I’m not a creativity expert, but I do believe you can’t be at your most creative unless you’re fully in the moment, and that’s what having a plan can do for you. Planning for your sales call frees up your mental resources to truly focus and listen to the customer. For example, I’ve found that writing out my questions beforehand lets me concentrate on what the customer is saying in answer to the one I just asked, and be more creative in my response, because I’m not half-thinking about what my follow-up is going to be.

Planning can make you more flexible

If you are one of those who pride themselves on being able to “wing it”, you should know that planning actually increases your flexibility to deviate when necessary—if you do it properly.

I’ve seen salespeople who take planning too far, using it as a straitjacket. They put so much effort into creating a perfect plan that they’re invested in it, and they stick to their plan or their prepared presentation no matter what the customer says or how they react. When they get a question or objection they haven’t planned for, they don’t know what to do. Or, they are so focused on the question they just asked, that they miss clear hints from the customer that there are other opportunities.

On the other hand, too much flexibility can also cost you. I once accompanied a senior executive from one of my clients on a sales call. Before the call, I asked to see his sales call plan, but the look he gave me made me immediately drop the subject. We met with the customer, the executive launched his “mental plan”, and after a couple of minutes the customer took control, focusing almost exclusively on price. My exec pal had maximum flexibility to respond, and that’s actually what happened. He won the business, but he also flexed himself into a rock-bottom, money-losing deal.

The anti-planners in my classes like to quote the old military dictum that, “No plan survives first contact with the enemy.” What they don’t realize is that the first person to utter that sentiment, if not the exact words[2] was my next expert: Helmuth von Moltke. Who is von Moltke? Glad you asked. He was the head of the Prussian General Staff who in the 19th century developed a system of planning that contributed mightily to the success of the German army for the next 80 years and forms an important basis of American military thinking today.

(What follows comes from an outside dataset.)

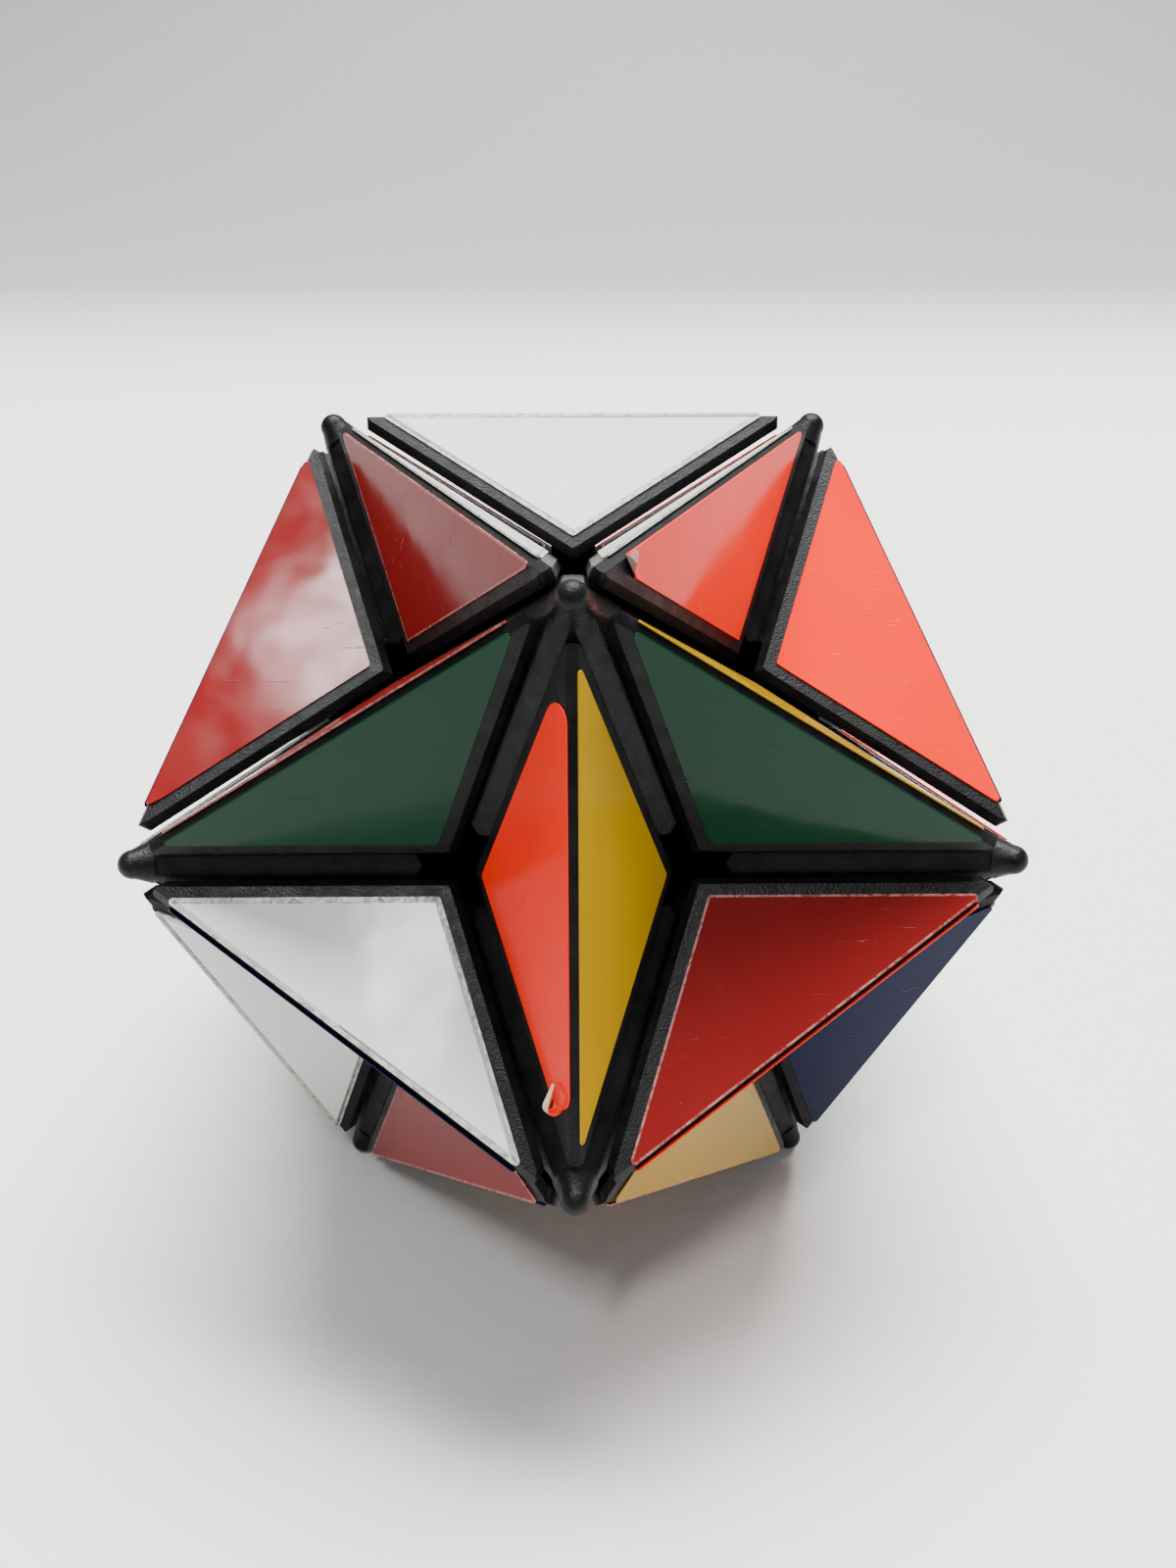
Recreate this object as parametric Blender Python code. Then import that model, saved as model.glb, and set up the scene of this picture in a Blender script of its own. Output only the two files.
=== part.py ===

Von Moltke was trying to tackle the problem that Clausewitz called friction, which is a precursor and more sophisticated description of Murphy’s Law. Plans which are made in the quiet and distant contemplation of headquarters look great on paper, but they immediately run into difficulties, uncertainties, and unforeseen reactions from the adversary—who of course has a will and a plan of his own.

Recognizing the limits of the general’s knowledge, von Moltke didn’t throw out planning, but he did make it more flexible. He formulated the idea of what’s now called mission planning, or what management expert Stephen Bungay calls directed opportunism. He told his generals not to plan “beyond the circumstances that you can foresee”. What this meant in practice was being very clear about their intent, and leaving the details about what to do to the subordinates on the ground. The plan, as communicated to the person who has to carry it out, spells out what needs to be accomplished and why it’s important, and possibly some clear red lines which should not be crossed. The how is left up to the person on the spot who has a close-up, real-time view of the situation.

Since you plan and execute your own sales calls, what does this have to do with you? It might be useful to think of yourself as two different people[3]. Before the call, you are the commander forming the plan of battle. During the call, you are the subordinate on the spot who is tasked with completing the mission, i.e. achieving the commander’s intent. The general at HQ has some advantages. First, he has time to reflect, pull together additional information, figure out what resources he needs, anticipate how a line of questioning might go, etc. He also has emotional distance because he’s not under immediate pressure from the customer demanding an instant answer to a difficult question. The subordinate has the advantage of up-close and real-time access to information, and so being able to choose a reaction based on what feels right at the moment. Planning allows you to combine the best advantages of both people. It lets you figure out the main lines in advance, set some guidelines so you don’t get thrown off track, and then have the freedom to choose the appropriate response.

The result is not unlimited flexibility for its own sake, but intelligent flexibility, which is freedom within well-thought out limits. It’s intelligent because it gives you a more concrete basis to recognize when something is not going according to plan, and then to choose a response that that still aligns with your original intent, and it lets you find your way back to the main path when you’re forced to take a detour. It’s also intelligent because thinking carefully about the what and why is the surest way to connect your sales call purpose to the customer’s needs.

I began this article by stating the obvious point that many salespeople resist planning because it limits their freedom. If you define freedom as having unlimited options, that’s true, but that’s also a recipe for chaos and indecision. On the other hand, if you define freedom as the capacity to control your own results, it’s obvious that planning can set you free. As someone once said: “Liberty is the luxury of self-discipline.”

[1] From Dan Markovitz blog, 8/10/2015 http://www.markovitzconsulting.com/blog/

[2] What he actually said was, “No plan of operations can extend with any degree of certainty beyond the first encounter with the enemy’s main body.”

[3] Anyone who has woken up early on a cold morning to start that workout program they planned the night before, knows how common it is to feel like two different people.